While the eight sections were being adapted for distance learning with the support of the college’s technology services department — a time McKinley describes as sleep-deprived 12-hour days — Associate Chair Rephael Wenger made sure instructors were contacting students to check on their connectivity and to make sure nobody fell through the cracks.

“Now, we’re tracking participation,” McKinley said. “We’re checking to see if students are logging into Carmen Canvas. Are they attending our live Zoom lectures during class time or viewing the recorded lectures later on? Are they completing assignments?”

For students who might be struggling during the transition, Kline made sure there’s plenty of help available. She set up a virtual tutor room that’s open from 11:30 to 5:30 Monday through Friday. Students can connect by Zoom to speak to a teaching assistant. At any given time, two or three TAs are on duty, and for problems needing special attention, either Kline or McKinley is available to help.

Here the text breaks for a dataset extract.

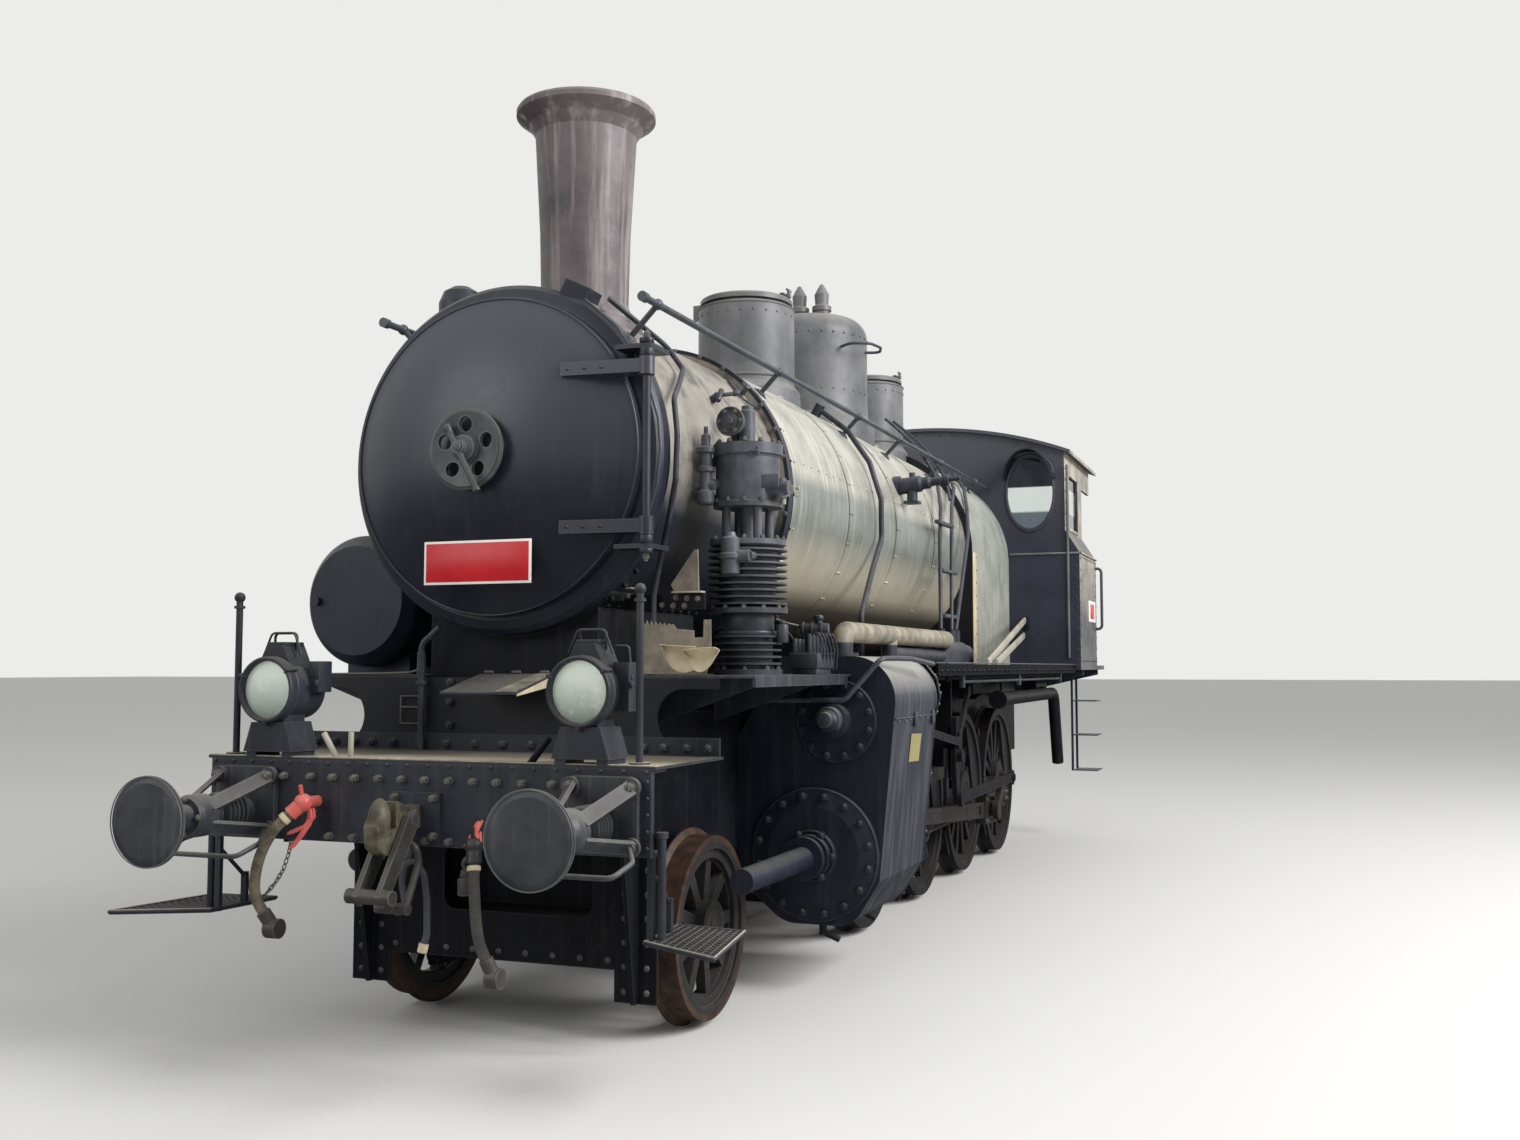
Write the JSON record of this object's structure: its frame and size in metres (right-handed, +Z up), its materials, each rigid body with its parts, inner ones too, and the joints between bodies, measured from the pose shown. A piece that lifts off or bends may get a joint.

Kline and her team also recognized the unique challenges that international students would face once they returned home. To begin with, the students would invariably go into quarantine, where internet access might not be reliable or even available. On top of that, there was the time difference. For example, when the virtual tutor room opens at 11:30 a.m., a student in Shanghai – 12 hours ahead of Columbus — might be asleep for the night. As a result, Kline is considering opening the tutor room at 9 a.m. McKinley had even offered to get up at 3 in the morning to staff the room.

“Thankfully, we’ve been so responsive to the students, we’ve heard very few complaints,” Kline said. “Students can email me any time of day, and then I can arrange to do an individual Zoom session with them. The same is true of the other instructors and TAs. So, if a student wants to connect with us at 8 in the morning, which for a student in China might be 8 at night, we could easily accommodate that.”

Practically speaking, there are no “off” days for the team. Instructors routinely monitor their emails, and on a recent Sunday, when students were required to submit a Carmen quiz and two labs, McKinley was online from 10 in the morning until she went to bed just after midnight.

The next day, based on the assignments received, Kline had a valuable insight: the vast majority of students – more than 95% – were participating.

“The transition to online courses has been going surprisingly smoothly,” Wenger said. “But we continue to be worried about the couple of students in each class who might not be able to connect and continue their education either because of technology problems or personal situations. We are trying to identify them and connect them with the appropriate resources.”